◆ Short task
Scan the records and identify every line in which the string "Blender" occurs, then return those lines.

◆ Raw records
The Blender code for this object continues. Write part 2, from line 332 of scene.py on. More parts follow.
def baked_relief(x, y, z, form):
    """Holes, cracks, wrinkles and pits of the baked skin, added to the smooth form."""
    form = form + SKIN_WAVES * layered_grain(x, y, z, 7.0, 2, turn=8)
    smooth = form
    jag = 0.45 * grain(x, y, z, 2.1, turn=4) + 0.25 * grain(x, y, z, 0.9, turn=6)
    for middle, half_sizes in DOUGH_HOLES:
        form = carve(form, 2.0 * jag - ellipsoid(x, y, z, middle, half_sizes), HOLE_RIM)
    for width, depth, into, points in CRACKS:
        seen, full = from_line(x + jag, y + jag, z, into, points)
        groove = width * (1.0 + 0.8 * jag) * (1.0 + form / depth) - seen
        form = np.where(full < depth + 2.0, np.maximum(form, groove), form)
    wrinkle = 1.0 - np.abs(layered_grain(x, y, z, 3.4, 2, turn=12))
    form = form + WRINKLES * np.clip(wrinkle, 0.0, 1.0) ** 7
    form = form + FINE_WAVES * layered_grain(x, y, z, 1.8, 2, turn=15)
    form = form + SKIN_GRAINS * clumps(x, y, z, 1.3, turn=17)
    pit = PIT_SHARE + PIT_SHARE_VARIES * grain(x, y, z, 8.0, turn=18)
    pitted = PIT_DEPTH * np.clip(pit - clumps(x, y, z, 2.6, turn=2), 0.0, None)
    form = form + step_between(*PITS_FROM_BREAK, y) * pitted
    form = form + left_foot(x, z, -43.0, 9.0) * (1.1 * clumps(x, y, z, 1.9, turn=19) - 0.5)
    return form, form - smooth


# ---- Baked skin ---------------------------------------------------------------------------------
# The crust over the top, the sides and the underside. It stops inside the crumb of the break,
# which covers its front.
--
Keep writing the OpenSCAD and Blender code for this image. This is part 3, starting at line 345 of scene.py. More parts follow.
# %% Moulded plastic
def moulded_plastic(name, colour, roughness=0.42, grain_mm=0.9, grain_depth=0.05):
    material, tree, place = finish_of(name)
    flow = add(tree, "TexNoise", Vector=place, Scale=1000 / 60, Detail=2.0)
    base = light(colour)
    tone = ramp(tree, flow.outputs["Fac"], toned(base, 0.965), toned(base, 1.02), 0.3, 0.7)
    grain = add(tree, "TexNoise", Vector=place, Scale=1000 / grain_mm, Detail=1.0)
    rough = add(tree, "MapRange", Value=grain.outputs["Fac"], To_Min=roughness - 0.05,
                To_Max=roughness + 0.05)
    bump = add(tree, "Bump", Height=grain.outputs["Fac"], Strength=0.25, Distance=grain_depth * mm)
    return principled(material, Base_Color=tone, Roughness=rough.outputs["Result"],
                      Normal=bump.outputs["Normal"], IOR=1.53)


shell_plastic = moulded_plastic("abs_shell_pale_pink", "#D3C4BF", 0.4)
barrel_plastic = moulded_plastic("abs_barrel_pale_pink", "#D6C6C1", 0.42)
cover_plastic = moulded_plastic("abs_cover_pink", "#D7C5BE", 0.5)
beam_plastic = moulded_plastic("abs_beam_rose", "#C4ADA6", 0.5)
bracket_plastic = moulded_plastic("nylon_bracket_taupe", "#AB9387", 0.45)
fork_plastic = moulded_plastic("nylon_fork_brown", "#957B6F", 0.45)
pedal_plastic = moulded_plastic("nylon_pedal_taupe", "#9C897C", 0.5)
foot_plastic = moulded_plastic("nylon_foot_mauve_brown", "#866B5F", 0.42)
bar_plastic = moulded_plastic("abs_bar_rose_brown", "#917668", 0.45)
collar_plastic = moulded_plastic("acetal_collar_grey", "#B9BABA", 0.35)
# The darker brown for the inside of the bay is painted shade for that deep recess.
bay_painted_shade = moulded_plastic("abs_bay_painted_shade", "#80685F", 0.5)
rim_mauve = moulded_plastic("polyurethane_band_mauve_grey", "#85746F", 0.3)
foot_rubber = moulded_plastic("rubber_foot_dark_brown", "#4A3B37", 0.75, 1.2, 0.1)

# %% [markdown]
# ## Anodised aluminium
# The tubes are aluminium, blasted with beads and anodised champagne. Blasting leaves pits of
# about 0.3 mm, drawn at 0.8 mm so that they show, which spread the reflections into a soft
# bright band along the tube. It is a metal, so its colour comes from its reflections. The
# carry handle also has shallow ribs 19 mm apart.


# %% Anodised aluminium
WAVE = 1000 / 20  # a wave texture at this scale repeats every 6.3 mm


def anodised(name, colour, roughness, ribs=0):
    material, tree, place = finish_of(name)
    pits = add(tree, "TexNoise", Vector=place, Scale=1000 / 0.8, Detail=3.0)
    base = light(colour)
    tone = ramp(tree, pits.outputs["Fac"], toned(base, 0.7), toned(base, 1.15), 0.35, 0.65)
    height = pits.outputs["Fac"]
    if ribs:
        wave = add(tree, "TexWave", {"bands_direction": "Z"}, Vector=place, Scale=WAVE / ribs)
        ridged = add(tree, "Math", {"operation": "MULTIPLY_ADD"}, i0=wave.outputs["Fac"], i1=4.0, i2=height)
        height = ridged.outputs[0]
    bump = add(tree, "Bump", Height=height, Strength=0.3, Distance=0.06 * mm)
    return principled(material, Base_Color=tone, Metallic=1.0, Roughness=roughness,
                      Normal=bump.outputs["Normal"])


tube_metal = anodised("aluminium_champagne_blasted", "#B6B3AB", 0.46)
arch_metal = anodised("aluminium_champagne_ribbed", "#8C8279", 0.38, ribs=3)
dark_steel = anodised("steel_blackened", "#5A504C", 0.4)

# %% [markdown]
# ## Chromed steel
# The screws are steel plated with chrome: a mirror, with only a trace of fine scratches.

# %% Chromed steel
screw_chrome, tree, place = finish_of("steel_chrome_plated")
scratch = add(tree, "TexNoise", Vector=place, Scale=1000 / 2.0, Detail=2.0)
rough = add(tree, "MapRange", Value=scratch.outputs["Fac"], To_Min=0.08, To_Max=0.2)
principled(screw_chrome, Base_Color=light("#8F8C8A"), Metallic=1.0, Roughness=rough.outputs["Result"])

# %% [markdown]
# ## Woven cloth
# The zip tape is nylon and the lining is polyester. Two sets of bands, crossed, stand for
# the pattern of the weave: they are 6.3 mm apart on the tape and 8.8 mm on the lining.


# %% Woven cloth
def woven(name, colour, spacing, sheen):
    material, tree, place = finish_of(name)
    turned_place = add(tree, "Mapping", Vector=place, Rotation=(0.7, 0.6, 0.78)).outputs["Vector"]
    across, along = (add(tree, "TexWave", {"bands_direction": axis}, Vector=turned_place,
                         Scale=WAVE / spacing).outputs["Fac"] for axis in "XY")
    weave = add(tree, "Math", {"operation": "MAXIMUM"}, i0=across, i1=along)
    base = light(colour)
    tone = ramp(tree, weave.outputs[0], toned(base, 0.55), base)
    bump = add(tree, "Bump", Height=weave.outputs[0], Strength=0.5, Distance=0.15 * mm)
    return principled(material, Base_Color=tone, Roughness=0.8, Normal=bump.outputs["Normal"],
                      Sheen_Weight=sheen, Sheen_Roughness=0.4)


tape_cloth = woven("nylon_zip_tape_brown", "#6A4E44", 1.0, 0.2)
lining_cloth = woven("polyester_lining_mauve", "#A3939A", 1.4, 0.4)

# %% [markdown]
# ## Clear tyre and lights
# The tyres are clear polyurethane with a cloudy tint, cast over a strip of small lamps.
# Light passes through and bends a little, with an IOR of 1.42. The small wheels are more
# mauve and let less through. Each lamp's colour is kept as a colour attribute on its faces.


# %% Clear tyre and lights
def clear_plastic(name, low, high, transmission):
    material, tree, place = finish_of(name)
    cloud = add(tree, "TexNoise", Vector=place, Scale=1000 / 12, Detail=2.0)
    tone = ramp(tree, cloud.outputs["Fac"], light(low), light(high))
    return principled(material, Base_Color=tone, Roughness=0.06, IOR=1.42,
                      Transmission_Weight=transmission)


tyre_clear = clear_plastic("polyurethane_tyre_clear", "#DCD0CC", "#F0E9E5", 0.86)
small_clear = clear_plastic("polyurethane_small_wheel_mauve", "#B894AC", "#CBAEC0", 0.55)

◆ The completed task
The Blender code for this object continues. Write part 2, from line 332 of scene.py on. More parts follow.
Keep writing the OpenSCAD and Blender code for this image. This is part 3, starting at line 345 of scene.py. More parts follow.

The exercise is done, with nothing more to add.